Mais de plus, rien ne vous garantit que vous obteniez le permis d’urbanisme sollicité et donc le renouvellement du permis de location et l’autorisation de maintenir l’affectation telle qu’elle existe.

Il n’est pas rare qu’une maison de ville avec jardin vendue comme maison de rapport avec par exemple 6 à 8 kots ou studios doive être réaffectée en maison unifamiliale ou doive voir sa composition modifiée avec un appartement 3 chambres au rez y compris au 1erétage, le reste en kots.

Beaucoup de communes estiment qu’il y a, dans leur centre, trop de logements de petites dimensions et qu’il manque de logements pour familles avec enfants.

Bien entendu, une telle situation non envisagée lors de l’achat modifiera sérieusement la donne financière tant en investissement qu’en rendement.

Enfin, comme le SNPC le dénonce depuis longtemps, (LE CRI n°488 novembre 2024 - édito page 4 et 5) les communes sont autonomes en matière de logement, de politique d’urbanisme et de prévention incendie, de sorte qu’il n’existe aucune harmonie entre les différentes communes créant une insécurité juridique, un sentiment d’arbitraire et des surprises pour l’investisseur que vous êtes.

Conclusion

En matière d’achat d’un immeuble dit « de rapport » n’achetez pas un chat dans un sac.
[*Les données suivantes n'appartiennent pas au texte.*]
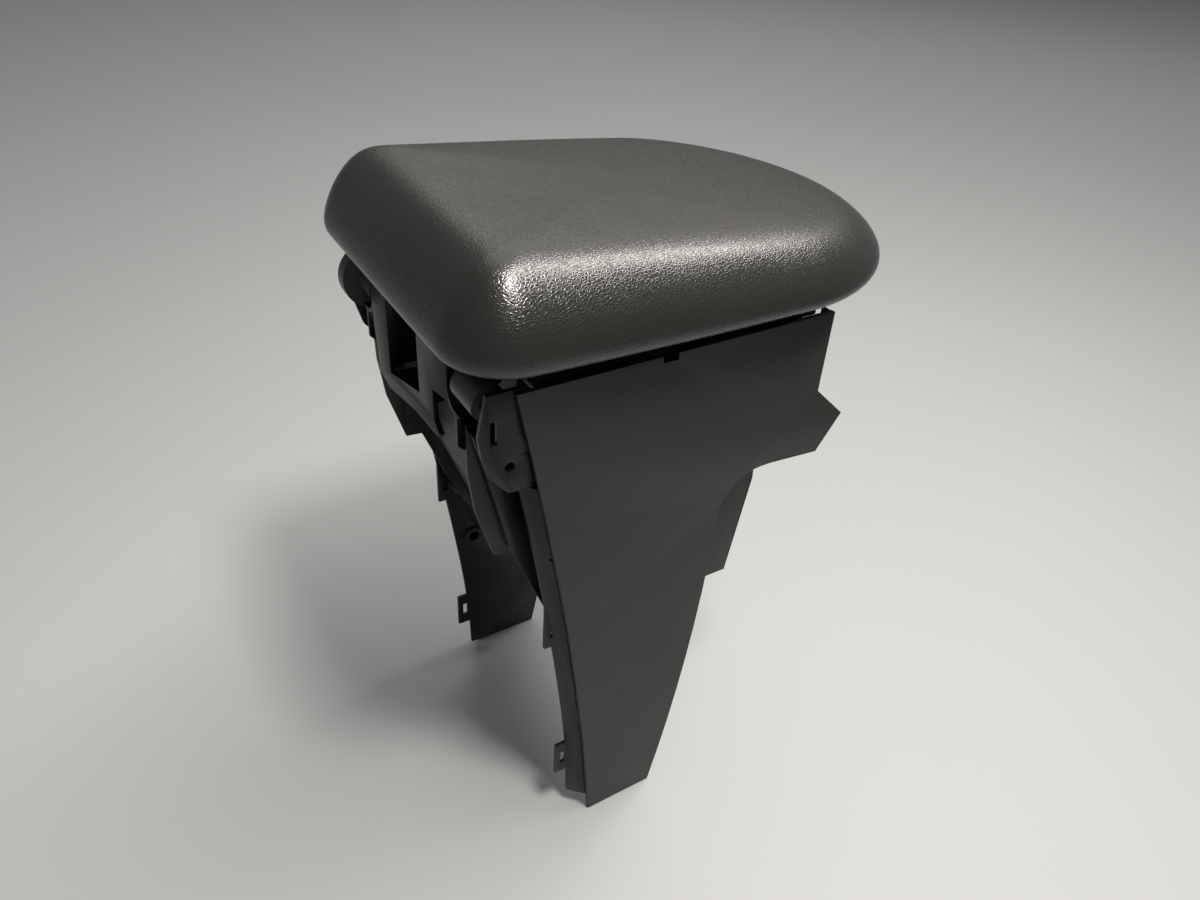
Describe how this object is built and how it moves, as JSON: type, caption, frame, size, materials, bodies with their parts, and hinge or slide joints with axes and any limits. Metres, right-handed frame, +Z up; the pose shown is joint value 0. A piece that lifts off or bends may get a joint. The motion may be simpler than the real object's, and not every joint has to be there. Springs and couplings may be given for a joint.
{
  "type": "car centre armrest",
  "caption": "Car centre armrest: padded hinged lid with a sprung latch over a deep storage bin, carried by two side frames with trim panels and legs.",
  "frame": {"origin": "on the floor plane below the middle of the whole part's box", "axes": "+X to the car's right side, +Y to the front of the armrest, +Z up"},
  "size_m": [0.239, 0.321, 0.448],
  "materials": {
    "trim_plastic": "fine moulded grain, satin",
    "frame_plastic": "moulded, slightly shiny",
    "clip_plastic": "natural nylon",
    "bracket_plastic": "moulded, satin",
    "screw_steel": "zinc plated",
    "bin_plastic": "moulded, matt",
    "mat_rubber": "ribbed, matt",
    "bumper_rubber": "matt",
    "striker_steel": "plated, bent sheet",
    "pin_steel": "ground",
    "pad_skin": "pebble grain, satin",
    "core_plastic": "moulded, matt",
    "liner_plastic": "fine grain, matt",
    "arm_plastic": "glass filled nylon, matt",
    "lever_plastic": "fine grain, satin",
    "spring_steel": "drawn wire"
  },
  "bodies": {
    "base": {"right_trim_panel": "trim_plastic", "left_trim_panel": "trim_plastic", "right_side_frame": "frame_plastic", "left_side_frame": "frame_plastic", "right_trim_clips": "clip_plastic", "left_trim_clips": "clip_plastic", "hinge_bracket": "bracket_plastic", "bracket_screws": "screw_steel", "storage_bin": "bin_plastic", "bin_mat": "mat_rubber", "bin_screws": "screw_steel", "lid_bumpers": "bumper_rubber", "latch_striker": "striker_steel", "right_hinge_pin": "pin_steel", "left_hinge_pin": "pin_steel"},
    "lid": {"lid_pad": "pad_skin", "lid_core": "core_plastic", "lid_liner": "liner_plastic", "lid_screws": "screw_steel", "right_hinge_arm": "arm_plastic", "left_hinge_arm": "arm_plastic", "hinge_screws": "screw_steel", "latch_pin": "pin_steel", "latch_spring": "spring_steel"},
    "latch": {"latch_lever": "lever_plastic"}
  },
  "joints": [
    {"name": "lid_hinge", "type": "hinge", "parent": "base", "child": "lid", "pos_m": [0, -0.134, 0.371], "axis": [1, 0, 0], "range_deg": [0, 88]},
    {"name": "latch_pivot", "type": "hinge", "parent": "lid", "child": "latch", "pos_m": [0, 0.1, 0.382], "axis": [1, 0, 0], "range_deg": [0, 7], "stiffness_Nm_per_rad": 0.06, "springref_deg": -8.59}
  ]
}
Au contraire, exigez du vendeur de vous fournir tous les documents administratifs requis (permis d’urbanisme, archives des locations depuis avant juillet 1994, permis de location) car à défaut d’en disposer vous risquez sérieusement d’être engagé à votre corps défendant dans un combat administratif long et fastidieux et de devoir revoir à la hausse votre coût d’investissement.

Cet article n'est valide qu'à la date où il a été publié.